▸ STATED PROBLEM: Exactly as written, print each record in the listing.

▸ Recorded data:
━━━━━━━━━━

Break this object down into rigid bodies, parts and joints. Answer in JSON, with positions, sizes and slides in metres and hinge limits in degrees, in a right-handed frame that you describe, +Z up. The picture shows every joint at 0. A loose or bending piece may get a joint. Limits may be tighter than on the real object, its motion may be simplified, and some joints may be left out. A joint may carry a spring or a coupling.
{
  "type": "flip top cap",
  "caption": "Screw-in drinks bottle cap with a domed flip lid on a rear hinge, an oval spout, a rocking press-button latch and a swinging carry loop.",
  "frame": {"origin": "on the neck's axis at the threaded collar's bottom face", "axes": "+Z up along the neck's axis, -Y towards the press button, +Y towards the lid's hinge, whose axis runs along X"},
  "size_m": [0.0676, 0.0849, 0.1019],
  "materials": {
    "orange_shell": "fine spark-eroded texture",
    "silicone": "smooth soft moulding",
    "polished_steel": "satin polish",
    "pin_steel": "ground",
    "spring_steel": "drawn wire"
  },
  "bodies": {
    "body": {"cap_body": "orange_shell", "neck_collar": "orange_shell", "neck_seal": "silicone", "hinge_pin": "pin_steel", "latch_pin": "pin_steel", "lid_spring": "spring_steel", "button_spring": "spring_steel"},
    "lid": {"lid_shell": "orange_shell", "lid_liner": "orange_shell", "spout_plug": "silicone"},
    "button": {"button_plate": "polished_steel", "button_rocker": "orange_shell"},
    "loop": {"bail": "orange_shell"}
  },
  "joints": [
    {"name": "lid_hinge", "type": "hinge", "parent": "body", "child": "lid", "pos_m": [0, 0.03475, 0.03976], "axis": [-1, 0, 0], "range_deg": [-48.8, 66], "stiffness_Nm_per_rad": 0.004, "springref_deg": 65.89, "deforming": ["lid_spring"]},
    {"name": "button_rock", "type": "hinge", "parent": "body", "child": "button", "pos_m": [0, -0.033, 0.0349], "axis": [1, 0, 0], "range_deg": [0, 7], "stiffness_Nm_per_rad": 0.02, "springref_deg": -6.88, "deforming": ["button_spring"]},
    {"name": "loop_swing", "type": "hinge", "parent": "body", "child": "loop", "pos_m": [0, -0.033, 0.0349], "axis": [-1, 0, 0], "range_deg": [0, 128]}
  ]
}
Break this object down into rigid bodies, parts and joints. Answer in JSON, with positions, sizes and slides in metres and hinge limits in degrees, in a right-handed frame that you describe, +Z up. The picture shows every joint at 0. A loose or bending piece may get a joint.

━━━━━━━━━━

▸ REPLY:
Break this object down into rigid bodies, parts and joints. Answer in JSON, with positions, sizes and slides in metres and hinge limits in degrees, in a right-handed frame that you describe, +Z up. The picture shows every joint at 0. A loose or bending piece may get a joint. Limits may be tighter than on the real object, its motion may be simplified, and some joints may be left out. A joint may carry a spring or a coupling.
{
  "type": "flip top cap",
  "caption": "Screw-in drinks bottle cap with a domed flip lid on a rear hinge, an oval spout, a rocking press-button latch and a swinging carry loop.",
  "frame": {"origin": "on the neck's axis at the threaded collar's bottom face", "axes": "+Z up along the neck's axis, -Y towards the press button, +Y towards the lid's hinge, whose axis runs along X"},
  "size_m": [0.0676, 0.0849, 0.1019],
  "materials": {
    "orange_shell": "fine spark-eroded texture",
    "silicone": "smooth soft moulding",
    "polished_steel": "satin polish",
    "pin_steel": "ground",
    "spring_steel": "drawn wire"
  },
  "bodies": {
    "body": {"cap_body": "orange_shell", "neck_collar": "orange_shell", "neck_seal": "silicone", "hinge_pin": "pin_steel", "latch_pin": "pin_steel", "lid_spring": "spring_steel", "button_spring": "spring_steel"},
    "lid": {"lid_shell": "orange_shell", "lid_liner": "orange_shell", "spout_plug": "silicone"},
    "button": {"button_plate": "polished_steel", "button_rocker": "orange_shell"},
    "loop": {"bail": "orange_shell"}
  },
  "joints": [
    {"name": "lid_hinge", "type": "hinge", "parent": "body", "child": "lid", "pos_m": [0, 0.03475, 0.03976], "axis": [-1, 0, 0], "range_deg": [-48.8, 66], "stiffness_Nm_per_rad": 0.004, "springref_deg": 65.89, "deforming": ["lid_spring"]},
    {"name": "button_rock", "type": "hinge", "parent": "body", "child": "button", "pos_m": [0, -0.033, 0.0349], "axis": [1, 0, 0], "range_deg": [0, 7], "stiffness_Nm_per_rad": 0.02, "springref_deg": -6.88, "deforming": ["button_spring"]},
    {"name": "loop_swing", "type": "hinge", "parent": "body", "child": "loop", "pos_m": [0, -0.033, 0.0349], "axis": [-1, 0, 0], "range_deg": [0, 128]}
  ]
}
Break this object down into rigid bodies, parts and joints. Answer in JSON, with positions, sizes and slides in metres and hinge limits in degrees, in a right-handed frame that you describe, +Z up. The picture shows every joint at 0. A loose or bending piece may get a joint.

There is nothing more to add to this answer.